### Requirements
Everything in the listing should be restated word for word.

### Given data
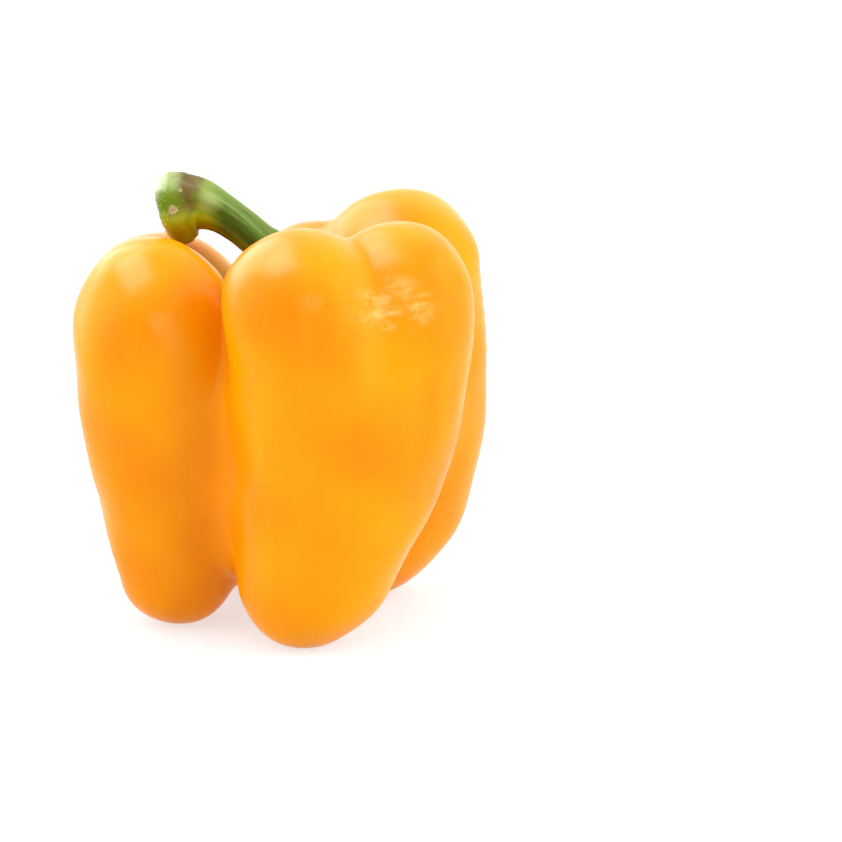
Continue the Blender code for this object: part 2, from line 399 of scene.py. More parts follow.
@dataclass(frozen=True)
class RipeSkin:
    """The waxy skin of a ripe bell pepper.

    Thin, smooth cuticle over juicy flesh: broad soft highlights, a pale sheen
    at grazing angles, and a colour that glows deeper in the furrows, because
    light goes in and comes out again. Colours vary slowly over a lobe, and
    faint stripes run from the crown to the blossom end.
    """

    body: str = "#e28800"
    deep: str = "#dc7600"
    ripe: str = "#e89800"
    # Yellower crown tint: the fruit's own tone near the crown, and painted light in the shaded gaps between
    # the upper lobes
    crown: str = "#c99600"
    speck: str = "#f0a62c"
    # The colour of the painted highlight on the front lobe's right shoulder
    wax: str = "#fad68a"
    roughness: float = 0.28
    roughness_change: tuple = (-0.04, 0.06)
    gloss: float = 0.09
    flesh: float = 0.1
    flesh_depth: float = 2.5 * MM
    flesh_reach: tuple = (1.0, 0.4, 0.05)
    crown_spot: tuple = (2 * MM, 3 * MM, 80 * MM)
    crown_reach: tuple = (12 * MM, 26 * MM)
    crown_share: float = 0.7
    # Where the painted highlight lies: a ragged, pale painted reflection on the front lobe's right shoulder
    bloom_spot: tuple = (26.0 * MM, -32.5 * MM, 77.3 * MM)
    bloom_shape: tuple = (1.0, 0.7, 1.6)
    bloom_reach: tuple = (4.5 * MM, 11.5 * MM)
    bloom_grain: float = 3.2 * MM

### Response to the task
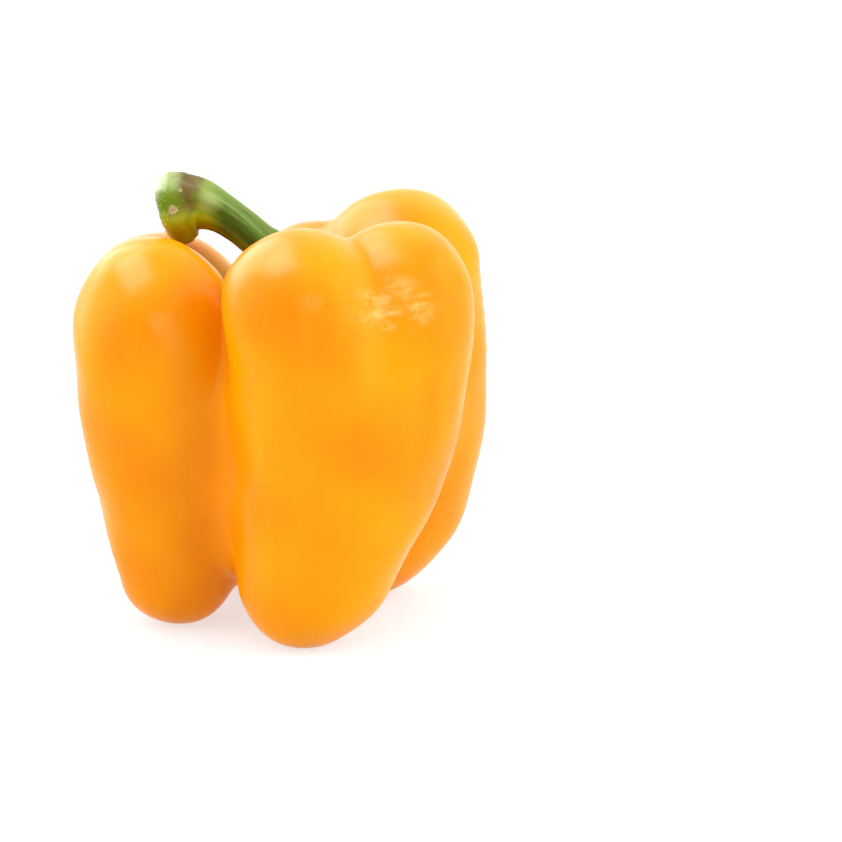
Continue the Blender code for this object: part 2, from line 399 of scene.py. More parts follow.
@dataclass(frozen=True)
class RipeSkin:
    """The waxy skin of a ripe bell pepper.

    Thin, smooth cuticle over juicy flesh: broad soft highlights, a pale sheen
    at grazing angles, and a colour that glows deeper in the furrows, because
    light goes in and comes out again. Colours vary slowly over a lobe, and
    faint stripes run from the crown to the blossom end.
    """

    body: str = "#e28800"
    deep: str = "#dc7600"
    ripe: str = "#e89800"
    # Yellower crown tint: the fruit's own tone near the crown, and painted light in the shaded gaps between
    # the upper lobes
    crown: str = "#c99600"
    speck: str = "#f0a62c"
    # The colour of the painted highlight on the front lobe's right shoulder
    wax: str = "#fad68a"
    roughness: float = 0.28
    roughness_change: tuple = (-0.04, 0.06)
    gloss: float = 0.09
    flesh: float = 0.1
    flesh_depth: float = 2.5 * MM
    flesh_reach: tuple = (1.0, 0.4, 0.05)
    crown_spot: tuple = (2 * MM, 3 * MM, 80 * MM)
    crown_reach: tuple = (12 * MM, 26 * MM)
    crown_share: float = 0.7
    # Where the painted highlight lies: a ragged, pale painted reflection on the front lobe's right shoulder
    bloom_spot: tuple = (26.0 * MM, -32.5 * MM, 77.3 * MM)
    bloom_shape: tuple = (1.0, 0.7, 1.6)
    bloom_reach: tuple = (4.5 * MM, 11.5 * MM)
    bloom_grain: float = 3.2 * MM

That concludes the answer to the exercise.